Which one should I buy?
The DIG-T 114 and 117 engines are much the same to drive and both transmissions are nice to use and easy to live with. The hybrid can be significantly more economical if you do mainly urban journeys, but the price premium is significant, and you won’t get that back. It’s better to drive than the 1.0-litre car, however, and this alone might be enough to justify the extra outlay.
All Jukes have a DAB radio, cruise control and LED headlights, but the entry-level Visia is quite spartan (and highly unusual on the used market), but it does come with air-con. The Acenta is a better bet with its eight-inch touchscreen and rear camera, while N-Connecta adds climate control, automatic headlights and wipers, plus navigation. The Tekna adds synthetic leather trim, a Bose hi-fi, parking cameras, plus heating for the front seats, steering wheel and windscreen.
Alternatives to the Nissan Juke
The Kia Niro was the 2023 Carbuyer Car of the Year and is an impressive all-rounder, as is the Hyundai Kona, which is closely related. We also like the Peugeot 2008, which shares much with the Vauxhall Mokka and Citroen C4. There is also the Renault Captur, which is one of our favourite micro-SUVs. Toyota has two contenders in the shape of the Yaris Cross and C-HR, while the Ford Puma ought to be on your shortlist, because it ticks so many boxes.
The Kia Stonic is worth a look, while the Volkswagen T-Cross, Skoda Kamiq and SEAT Arona are all very closely related under the skin, and they’re very desirable for their blend of quality, efficient engines and user-friendliness. The Jeep Renegade is another alternative, albeit one that’s outclassed.
What to look for
All Jukes came with a tyre mobility kit instead of a spare wheel, but a 145/90 R16 space-saver was optional at extra cost.

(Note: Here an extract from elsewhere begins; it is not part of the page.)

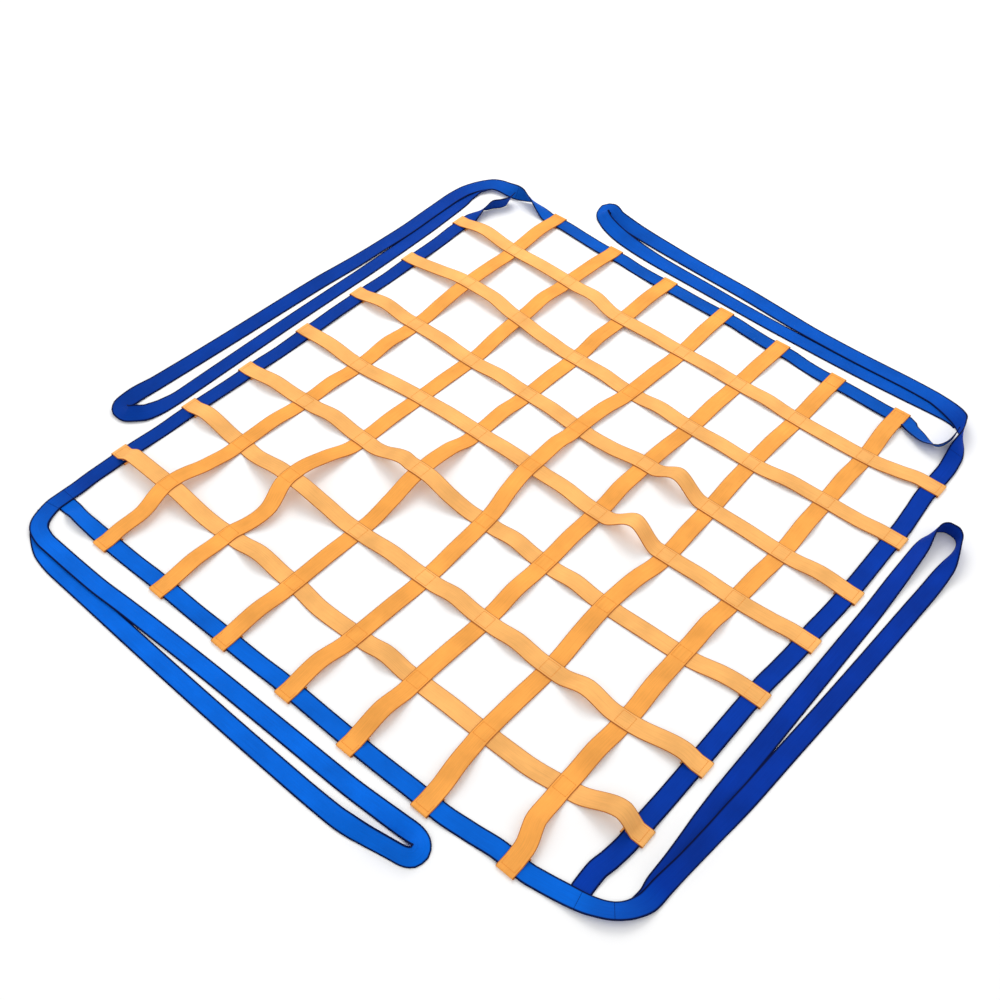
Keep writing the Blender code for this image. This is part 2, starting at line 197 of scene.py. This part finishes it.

The hybrid doesn’t use the 1.0-litre engine of the regular Juke; instead, it’s fitted with a 1.6-litre unit and a 1.2kWh battery.
A bit of luxury
Over the regular Tekna, the range-topping Tekna+ trim featured only cosmetic upgrades, including two-tone metallic paint.
The Acenta spec’s optional Comfort Pack added climate control, automatic wipers, folding door mirrors and heated front seats.

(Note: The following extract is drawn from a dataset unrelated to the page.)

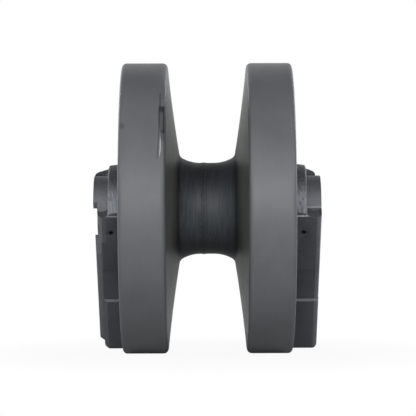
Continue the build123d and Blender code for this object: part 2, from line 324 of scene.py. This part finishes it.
def finish_surface(place, colour, roughness, height, depth, metallic=0.0):
    """One Principled shader; the bump's depth is in metres."""
    bump = place.node("ShaderNodeBump", {}, {"Height": height, "Distance": depth})
    values = {"Base Color": colour, "Roughness": roughness, "Normal": bump}
    values.update({"Metallic": metallic, "Specular IOR Level": GLOSS})
    shader = place.node("ShaderNodeBsdfPrincipled", {}, values)
    place.node("ShaderNodeOutputMaterial", {}, {"Surface": shader})


def dressed(piece, material):
    """Puts one material in place of what the piece had."""
    piece.data.materials.clear()
    piece.data.materials.append(material)
    return piece


GLOSS = 0.4
PAINT_DEPTH = 0.00006
PAINT_DARK = (0.122, 0.125, 0.135)
PAINT_LIGHT = (0.14, 0.143, 0.154)
DISH_DARK = (0.092, 0.089, 0.086)
DISH_LIGHT = (0.104, 0.101, 0.098)
HUB_DARK = (0.062, 0.071, 0.078)
HUB_LIGHT = (0.070, 0.080, 0.088)
BARE_STEEL = (0.42, 0.42, 0.43)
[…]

While the original Juke seems to have had more than its fair share of potential problems (although the oldest examples are now 13 years old), a trawl of owners’ forums suggests that the latest version is performing well, with no significant fault patterns recorded so far. Most examples are still in warranty, however.

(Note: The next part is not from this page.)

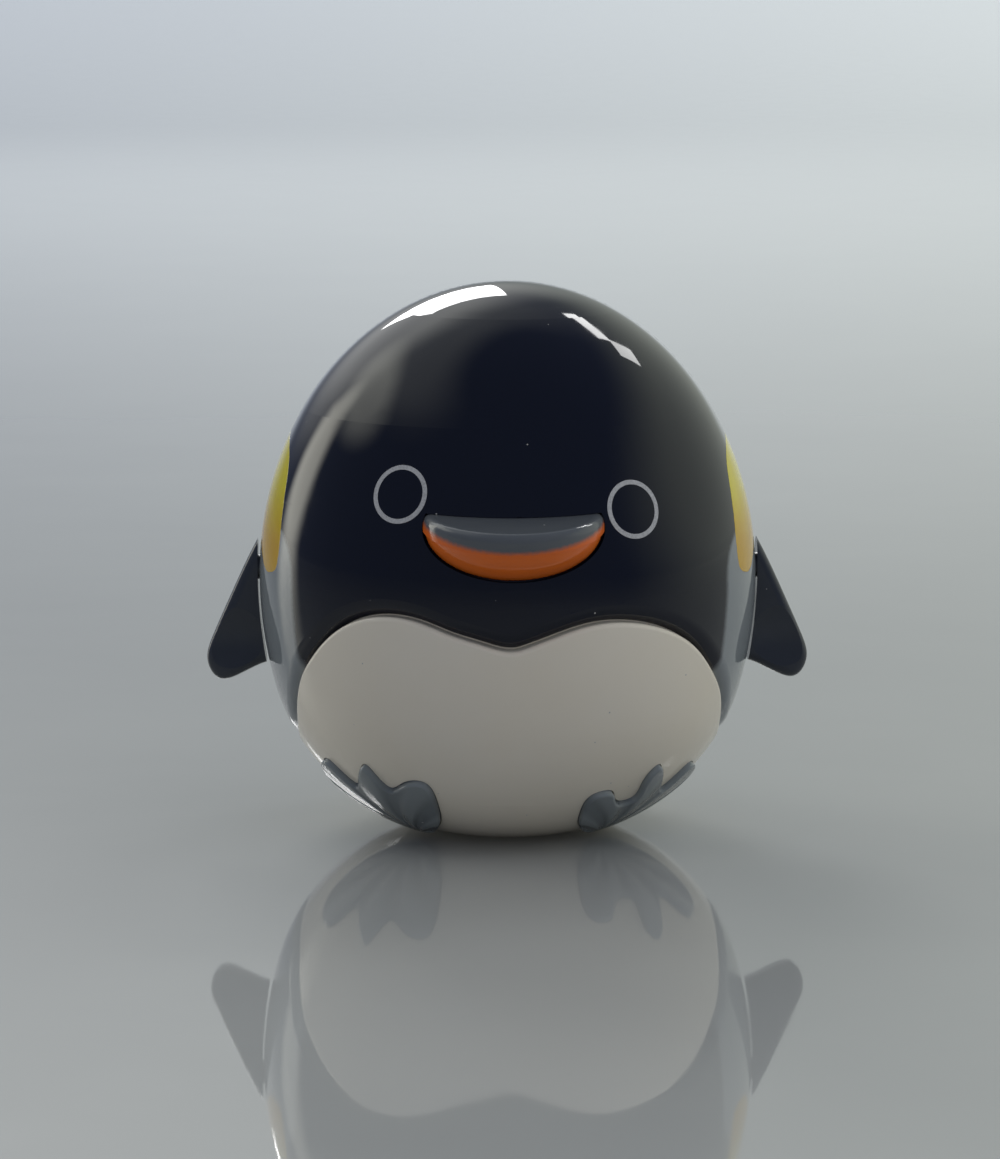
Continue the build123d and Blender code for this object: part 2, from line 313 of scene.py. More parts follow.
def painted_zone(tree, height, turn, side, points, lean, ragged, softness):
    """1 behind the edge of a coat of paint and 0 in front of it.

    height is in mm, and turn is in degrees round from the front on either side, -1 or 1.
    """
    share = add_node(
        tree, "ShaderNodeMath", {0: height, 1: BODY_HEIGHT}, operation="DIVIDE",
    )
    curve = add_node(tree, "ShaderNodeFloatCurve", {"Value": share.outputs["Value"]})
    line = curve.mapping.curves[0]
    spots = [(level / BODY_HEIGHT, degrees / CURVE_TURN) for level, degrees in points]
    line.points[0].location = spots[0]
    line.points[1].location = spots[-1]
    for spot in spots[1:-1]:
        line.points.new(*spot)
    curve.mapping.extend = "HORIZONTAL"
    curve.mapping.update()
    centred = add_node(
        tree, "ShaderNodeMath", {0: curve.outputs["Value"], 1: CURVE_TURN, 2: ragged},
        operation="MULTIPLY_ADD",
    )
    edge = add_node(
        tree, "ShaderNodeMath", {0: side, 1: lean, 2: centred.outputs["Value"]},
        operation="MULTIPLY_ADD",
    )
    past = add_node(
        tree, "ShaderNodeMath", {0: turn, 1: edge.outputs["Value"]}, operation="SUBTRACT",
    )
    step = add_node(
        tree, "ShaderNodeMapRange",
        {"Value": past.outputs["Value"], "From Min": -softness, "From Max": softness},
        interpolation_type="SMOOTHSTEP",
    )
    return step.outputs["Result"]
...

The Juke Mk2 is streets ahead of its predecessor in terms of the cabin’s build quality. The seats are comfortable and supportive, and the infotainment is much better than before, but it’s still beaten by some rivals. Rear-seat legroom is pretty good, but tall people might struggle because of the sloping roofline.
The main problem is the rising waistline, which makes the back seats feel more claustrophobic than they are, because of the small windows. Boot space is good, at 422 litres, which rises to 1,305 litres if the back seats are folded. Hybrid models aren’t quite as big, at 354 litres, or 1,237 litres with the seats down.
No matter how specific your requirements in terms of engine, trim, colour or mileage, your perfect Juke should be out there somewhere. We found more than 1,600 of them for sale, with N-Connecta by far the most common trim. It accounts for just over half of the Jukes available, with Tekna next; the Visia is rare. About 40 per cent of Jukes are automatics, while hybrids are less common.
To check prices on a specific model head over to our valuation tool.
All Jukes need to be serviced every 12 months or 18,000 miles, whichever comes sooner, with work alternating between minor and major, at £239 and £349 respectively. The minor service incorporates only an oil-and-filter change, whereas the major one includes replacement brake fluid (which is due every other year) and a new air filter. There’s no set schedule to replace the engine coolant, thanks to the use of long-life fluid, so it just needs to be checked at each service and replaced as necessary. Because all Juke engines are chain-driven, there are no cambelts to replace.
Have your Juke maintained by an official Nissan dealer, and the cost of each service includes one year’s RAC European roadside assistance. The standard warranty is three years or 60,000 miles, but this can be extended up to 10 years or 100,000 miles.
Nissan has recalled the original Juke on no fewer than 11 occasions so far, but its successor has been the subject of only two actions to date. The first was issued in October 2021, because 13,569 Jukes made up to the end of August 2020 were fitted with faulty hooks for the back seats, which might not engage when the seat was in use. The solution was to fit a new set of latches.
The second recall was issued in April 2023, but it affected only hybrid editions, built between June and December 2022; in all, 3,157 cars were caught up in the campaign. The problem centred on the software that controlled the hybrid powertrain (or in Nissan speak, the HEVC, or Hybrid Electric Vehicle Control), but the solution to the problem was straightforward enough; a software update was all that was required.
Driver Power owner satisfaction
The Juke Mk2 made its Driver Power New Car survey debut in 2022, when it finished in 49th place out of 75 models, before slipping to 64th the following year. The navigation scored reasonably well, but it was the quality of the cabin and seat comfort that owners liked most. Other than that, the Juke didn’t rate very well in any category, with drivers particularly unimpressed with the car’s ride and handling.